EXERCISE DIRECTIONS => Within the material below, transcribe exactly the lines from the one holding "laminate();" through the one holding "points = [vertex.co", keeping both ends and skipping the rest.

· · · · ·

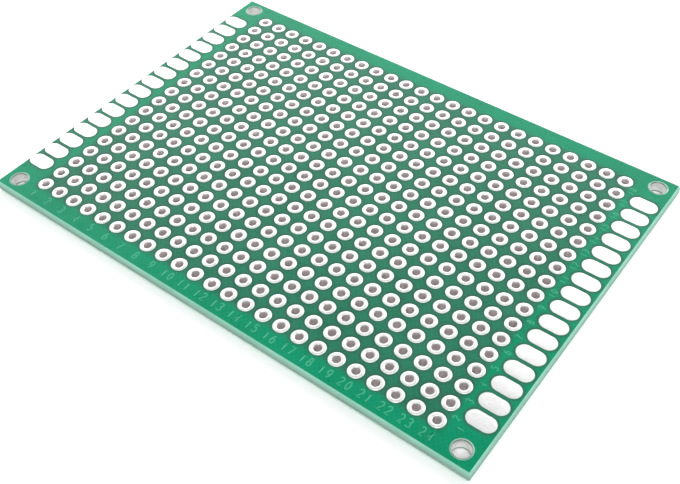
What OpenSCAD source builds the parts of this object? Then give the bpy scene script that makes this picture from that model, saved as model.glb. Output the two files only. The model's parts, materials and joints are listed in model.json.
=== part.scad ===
// Prototype board: a double-sided sheet of glass-fibre laminate, drilled on a square grid. Every
// hole is plated through and joins a round solder land on each face. Oblong lands line both ends,
// and each corner has a plated mounting hole. A solder mask covers both faces up to the lands.
// Frame: millimetres, origin at the centre of the underside, +X along the length, +Y along the
// width and +Z out of the numbered face. The column numbers run along the side towards -Y.

/* [Board] */
// Length of the laminate between its snapped edges
board_length = 70; // [60:0.5:120]
// Width of the laminate between its snapped edges
board_width = 50; // [40:0.5:100]
// Thickness of the bare laminate
laminate_thickness = 1.5; // [1.2:0.1:3.2]
// Depth of the score that each face was given before the board was snapped out of its panel
score_depth = 0.5; // [0.1:0.05:0.55]
// How far each score leans back from the snapped edge to the face
score_run = 0.25; // [0.05:0.05:0.4]

/* [Hole grid] */
// Distance from one hole to the next, both ways
pitch = 2.54; // [2.5:0.01:5.08]
// Diameter of a finished hole, inside its plating
hole_d = 1; // [0.6:0.05:1.2]
// Diameter of a round solder land
land_d = 1.9; // [1.5:0.05:2.2]
// Thickness of the plating on the wall of a hole
barrel_wall = 0.05; // [0.02:0.005:0.08]
// Thickness of a land: copper foil, plating and tin together
land_thickness = 0.05; // [0.035:0.005:0.1]
// Least distance from the end of the board to the first column of holes
end_margin = 5.6; // [5.6:0.1:12]
// Least distance from the side of the board to the first row of holes
side_margin = 3.2; // [3.2:0.1:8]
// How far the drilled grid lies off the middle of the board, along its length
grid_shift = -0.2; // [-0.3:0.05:0.3]

/* [Oblong end lands] */
// Length of an oblong land, along the board
end_land_length = 3.42; // [2.5:0.01:4.5]
// Width of an oblong land
end_land_width = 2; // [1.2:0.05:2.3]
// Gap between the last round land of a row and the oblong land beyond it
end_land_gap = 1; // [0.5:0.05:1.5]

/* [Mounting holes] */
// Diameter of a finished mounting hole
mounting_hole_d = 2.1; // [1.8:0.1:2.6]
// Width of the bare ring around a mounting hole
mounting_ring_width = 0.17; // [0.1:0.01:0.3]
// Distance from the end of the board to the centre of a mounting hole
mounting_inset_x = 2.2; // [2.2:0.1:3]
// Distance from the side of the board to the centre of a mounting hole
mounting_inset_y = 2.05; // [2:0.05:2.5]

/* [Solder mask] */
// Thickness of the mask on the laminate
mask_thickness = 0.03; // [0.015:0.005:0.034]
// Gap between the edge of a land and the mask around it
mask_clearance = 0.05; // [0.03:0.01:0.1]

/* [Numbers] */
// Height of the numerals below the columns
column_number_height = 1.25; // [0.8:0.05:1.5]
// Gap between the first row of lands and the column numerals
column_number_gap = 0.4; // [0.15:0.05:0.5]
// Width of a numeral as a share of its height
numeral_aspect = 0.5; // [0.4:0.05:0.6]
// Width of the strokes of a numeral as a share of its height
stroke_share = 0.14; // [0.08:0.01:0.2]
// Gap between the row numerals and the lands on both sides of them
row_number_gap = 0.03; // [0.01:0.01:0.1]
// How far each row numeral is set back from its row, towards the first row
row_number_setback = 1.2; // [0.9:0.05:1.3]
// How far the strokes stand out of the mask
stroke_rise = 0.015; // [0.005:0.005:0.05]

/* [Hidden] */
$fn = 32;

// The flat faces are smaller than the snapped outline by the run of the score.
face_length = board_length - 2 * score_run;
face_width = board_width - 2 * score_run;

// Heights of the layers, from the underside of the lower lands upwards
laminate_z = land_thickness;
laminate_top_z = laminate_z + laminate_thickness;
total_height = laminate_top_z + land_thickness;
mask_top_z = laminate_top_z + mask_thickness;

// As many holes as fit between the margins
columns = floor((board_length - 2 * end_margin) / pitch) + 1;
rows = floor((board_width - 2 * side_margin) / pitch) + 1;

drill_d = hole_d + 2 * barrel_wall;
mounting_drill_d = mounting_hole_d + 2 * barrel_wall;
mounting_land_d = mounting_hole_d + 2 * mounting_ring_width;

// Distance from the end column of holes to the middle of an oblong land
end_land_offset = land_d / 2 + end_land_gap + end_land_length / 2;
row_number_height = end_land_gap - 2 * row_number_gap;
// The first row has no oblong land beside it, so its numeral stands a little up and out of the line.
first_row_number_shift = [1, row_number_setback + 0.45];

// Centres of the columns and rows, counted from 1 at the corner towards -X and -Y
function column_x(c) = grid_shift + (c - (columns + 1) / 2) * pitch;
function row_y(r) = (r - (rows + 1) / 2) * pitch;
function row_node(r) = str("plated_holes_row_", r < 10 ? "0" : "", r);

// The bars of a numeral: a top, b upper right, c lower right, d foot, e lower left, f upper left,
// g middle
NUMERAL_BARS = ["abcdef", "bc", "abged", "abgcd", "fgbc", "afgcd", "afgedc", "abc", "abcdefg", "abcdfg"];

// ---- Places ----

module along_row(r) {
    for (c = [1:columns]) translate([column_x(c), row_y(r), 0]) children();
}

module at_grid_holes() {
    for (r = [1:rows]) along_row(r) children();
}

module at_mounting_holes() {
    for (side_x = [-1, 1], side_y = [-1, 1])
        translate([
            side_x * (board_length / 2 - mounting_inset_x),
            side_y * (board_width / 2 - mounting_inset_y),
            0
        ]) children();
}

// One place beyond the end of each row but the first and the last, where the mounting holes are.
// end is -1 for the left end of the board and 1 for the right end.
module at_end_lands(end) {
    end_column_x = column_x(end < 0 ? 1 : columns);
    for (r = [2:rows - 1]) translate([end_column_x + end * end_land_offset, row_y(r), 0]) children();
}

// ---- Laminate ----

// Section of the sheet across one of its directions: a flat web with a score leaning in at each face
module scored_section(span) {
    web = span / 2;
    face = web - score_run;
    polygon([
        [-face, laminate_z],
        [face, laminate_z],
        [web, laminate_z + score_depth],
        [web, laminate_top_z - score_depth],
        [face, laminate_top_z],
        [-face, laminate_top_z],
        [-web, laminate_top_z - score_depth],
        [-web, laminate_z + score_depth]
    ]);
}

module scored_sheet() {
    intersection() {
        rotate([90, 0, 0]) linear_extrude(2 * board_width, center = true) scored_section(board_length);
        rotate([90, 0, 90]) linear_extrude(2 * board_length, center = true) scored_section(board_width);
    }
}

module laminate() {
    color("darkseagreen") difference() {
        scored_sheet();
        at_grid_holes() cylinder(h = total_height, d = drill_d);
        at_mounting_holes() cylinder(h = total_height, d = mounting_drill_d);
    }
}

// ---- Solder mask ----

module oblong(length, width) {
    square([length - width, width], center = true);
    for (side = [-1, 1]) translate([side * (length - width) / 2, 0]) circle(d = width);
}

module mask_layer() {
    linear_extrude(mask_thickness) difference() {
        square([face_length, face_width], center = true);
        at_grid_holes() circle(d = land_d + 2 * mask_clearance);
        at_mounting_holes() circle(d = mounting_land_d + 2 * mask_clearance);
        for (end = [-1, 1])
            at_end_lands(end)
                oblong(end_land_length + 2 * mask_clearance, end_land_width + 2 * mask_clearance);
    }
}

module solder_mask_top() {
    color("seagreen") translate([0, 0, laminate_top_z]) mask_layer();
}

module solder_mask_bottom() {
    color("seagreen") translate([0, 0, laminate_z - mask_thickness]) mask_layer();
}

// ---- Plating ----

// One plated hole: a land on the underside, the barrel through the laminate and a land on top
module plated_hole(bore_d, outer_d) {
    bore_r = bore_d / 2;
    drill_r = bore_r + barrel_wall;
    outer_r = outer_d / 2;
    rotate_extrude() polygon([
        [bore_r, 0],
        [outer_r, 0],
        [outer_r, laminate_z],
        [drill_r, laminate_z],
        [drill_r, laminate_top_z],
        [outer_r, laminate_top_z],
        [outer_r, total_height],
        [bore_r, total_height]
    ]);
}

module plated_holes_row(r) {
    color("silver") along_row(r) plated_hole(hole_d, land_d);
}

module mounting_hole_plating() {
    color("silver") at_mounting_holes() plated_hole(mounting_hole_d, mounting_land_d);
}

// The oblong lands of one end on one face. Where a land would run past the face, it ends at the score.
module end_lands(end, z) {
    color("silver") translate([0, 0, z]) linear_extrude(land_thickness) intersection() {
        at_end_lands(end) oblong(end_land_length, end_land_width);
        square([face_length, face_width], center = true);
    }
}

// ---- Numbers ----

// One bar of a numeral that stands on y = 0 and is centred on x = 0
module bar(name, width, height, stroke) {
    x = (width - stroke) / 2;
    if (name == "a") translate([-width / 2, height - stroke]) square([width, stroke]);
    if (name == "g") translate([-width / 2, (height - stroke) / 2]) square([width, stroke]);
    if (name == "d") translate([-width / 2, 0]) square([width, stroke]);
    if (name == "b") translate([x - stroke / 2, height / 2]) square([stroke, height / 2]);
    if (name == "c") translate([x - stroke / 2, 0]) square([stroke, height / 2]);
    if (name == "e") translate([-x - stroke / 2, 0]) square([stroke, height / 2]);
    if (name == "f") translate([-x - stroke / 2, height / 2]) square([stroke, height / 2]);
}

// A whole number, centred on the origin both ways
module number_mark(value, height) {
    width = height * numeral_aspect;
    stroke = height * stroke_share;
    step = width + 2 * stroke;
    digits = [for (d = str(value)) ord(d) - ord("0")];
    for (i = [0:len(digits) - 1])
        translate([(i - (len(digits) - 1) / 2) * step, -height / 2])
            for (name = NUMERAL_BARS[digits[i]]) bar(name, width, height, stroke);
}

module column_numbers() {
    y = row_y(1) - land_d / 2 - column_number_gap - column_number_height / 2;
    color("mediumaquamarine") translate([0, 0, mask_top_z]) linear_extrude(stroke_rise)
        for (c = [1:columns]) translate([column_x(c), y]) number_mark(c, column_number_height);
}

module row_numbers() {
    x = column_x(columns) + land_d / 2 + end_land_gap / 2;
    color("mediumaquamarine") translate([0, 0, mask_top_z]) linear_extrude(stroke_rise)
        for (r = [1:rows]) {
            shift = r == 1 ? first_row_number_shift : [0, 0];
            translate([x, row_y(r) - row_number_setback] + shift)
                rotate(90) number_mark(r, row_number_height);
        }
}

laminate();
solder_mask_top();
solder_mask_bottom();
for (r = [1:rows]) plated_holes_row(r);
end_lands(-1, laminate_top_z);  // end_lands_left_top
end_lands(1, laminate_top_z);  // end_lands_right_top
end_lands(-1, 0);  // end_lands_left_bottom
end_lands(1, 0);  // end_lands_right_bottom
mounting_hole_plating();
column_numbers();
row_numbers();
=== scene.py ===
import json
import math

import bmesh
import bpy
import numpy as np
from mathutils import Matrix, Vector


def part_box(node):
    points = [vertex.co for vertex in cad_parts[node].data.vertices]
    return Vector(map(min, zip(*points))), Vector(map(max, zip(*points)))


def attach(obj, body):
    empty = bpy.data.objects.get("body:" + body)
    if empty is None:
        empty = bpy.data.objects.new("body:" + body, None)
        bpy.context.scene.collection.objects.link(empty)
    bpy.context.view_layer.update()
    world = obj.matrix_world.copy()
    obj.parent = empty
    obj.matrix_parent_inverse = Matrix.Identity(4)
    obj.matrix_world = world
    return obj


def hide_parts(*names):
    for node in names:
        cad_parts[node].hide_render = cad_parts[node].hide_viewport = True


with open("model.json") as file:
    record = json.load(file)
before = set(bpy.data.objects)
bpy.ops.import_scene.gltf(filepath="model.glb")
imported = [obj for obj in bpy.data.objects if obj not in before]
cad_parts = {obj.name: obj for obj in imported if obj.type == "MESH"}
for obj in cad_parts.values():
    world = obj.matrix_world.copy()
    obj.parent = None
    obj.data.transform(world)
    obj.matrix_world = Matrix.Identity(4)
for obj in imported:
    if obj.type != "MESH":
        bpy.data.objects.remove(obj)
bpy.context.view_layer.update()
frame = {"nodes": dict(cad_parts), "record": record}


# ---- Laminate ----
# The core of the board: plies of glass cloth in epoxy, pressed flat, drilled and plated. Each side
# was scored from both faces and snapped out of a larger panel, so a rough broken web stands out
# between two cut slopes.

MM = 0.001
WEB_LOW, WEB_HIGH = (np.array(corner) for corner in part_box("laminate"))
FACE_HALF = np.array(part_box("solder_mask_top")[1])[:2]
SCORE_RUN = WEB_HIGH[0] - FACE_HALF[0]
SCORE_DEPTH = 0.5 * MM
TEAR_DEPTH = 0.16 * MM
TEAR_SHIFTS = (1, 2, 1)
LAMINATE_LOW_Z, LAMINATE_HIGH_Z = WEB_LOW[2], WEB_HIGH[2]
LAMINATE_MIDDLE_Z = (LAMINATE_LOW_Z + LAMINATE_HIGH_Z) / 2
LAMINATE_HALF = (LAMINATE_HIGH_Z - LAMINATE_LOW_Z) / 2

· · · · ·

SOLUTION FOR THIS PROBLEM =>
laminate();
solder_mask_top();
solder_mask_bottom();
for (r = [1:rows]) plated_holes_row(r);
end_lands(-1, laminate_top_z);  // end_lands_left_top
end_lands(1, laminate_top_z);  // end_lands_right_top
end_lands(-1, 0);  // end_lands_left_bottom
end_lands(1, 0);  // end_lands_right_bottom
mounting_hole_plating();
column_numbers();
row_numbers();
=== scene.py ===
import json
import math

import bmesh
import bpy
import numpy as np
from mathutils import Matrix, Vector


def part_box(node):
    points = [vertex.co for vertex in cad_parts[node].data.vertices]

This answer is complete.